> **Exercise details**:
Repeat all of the data precisely.

> **Available data**:
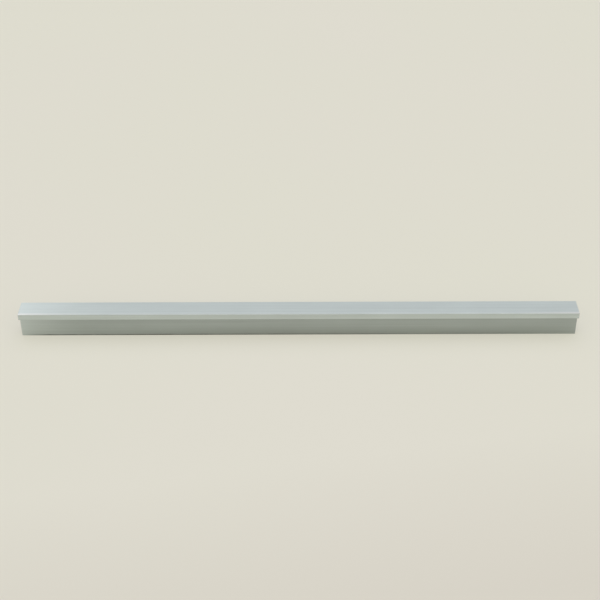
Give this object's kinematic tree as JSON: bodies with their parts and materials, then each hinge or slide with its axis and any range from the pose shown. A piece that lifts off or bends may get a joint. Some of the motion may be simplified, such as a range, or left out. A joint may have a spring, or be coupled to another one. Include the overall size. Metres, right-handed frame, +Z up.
{
  "type": "furniture handle",
  "caption": "Long aluminium edge-cap handle: a channel that caps the top edge of a cabinet door or drawer front, its top flange running forward into a down-turned finger lip.",
  "frame": {"origin": "middle of the base, on the plane of the two walls' feet, halfway along the length", "axes": "+X along the length, +Y from the finger lip to the back, +Z up, as it caps a front's top edge"},
  "size_m": [0.796, 0.0308, 0.043],
  "materials": {
    "satin_anodised": "satin anodised, natural silver, with faint extrusion lines along its length"
  },
  "bodies": {
    "root": {"handle_profile": "satin_anodised"}
  },
  "joints": []
}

> **Response**:
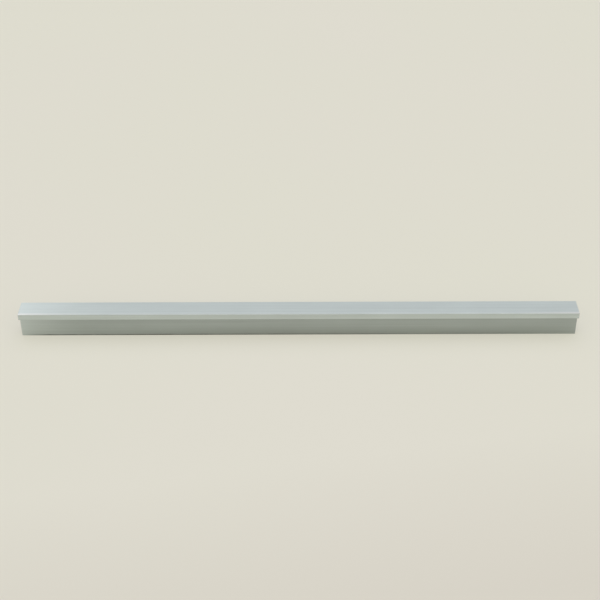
Give this object's kinematic tree as JSON: bodies with their parts and materials, then each hinge or slide with its axis and any range from the pose shown. A piece that lifts off or bends may get a joint. Some of the motion may be simplified, such as a range, or left out. A joint may have a spring, or be coupled to another one. Include the overall size. Metres, right-handed frame, +Z up.
{
  "type": "furniture handle",
  "caption": "Long aluminium edge-cap handle: a channel that caps the top edge of a cabinet door or drawer front, its top flange running forward into a down-turned finger lip.",
  "frame": {"origin": "middle of the base, on the plane of the two walls' feet, halfway along the length", "axes": "+X along the length, +Y from the finger lip to the back, +Z up, as it caps a front's top edge"},
  "size_m": [0.796, 0.0308, 0.043],
  "materials": {
    "satin_anodised": "satin anodised, natural silver, with faint extrusion lines along its length"
  },
  "bodies": {
    "root": {"handle_profile": "satin_anodised"}
  },
  "joints": []
}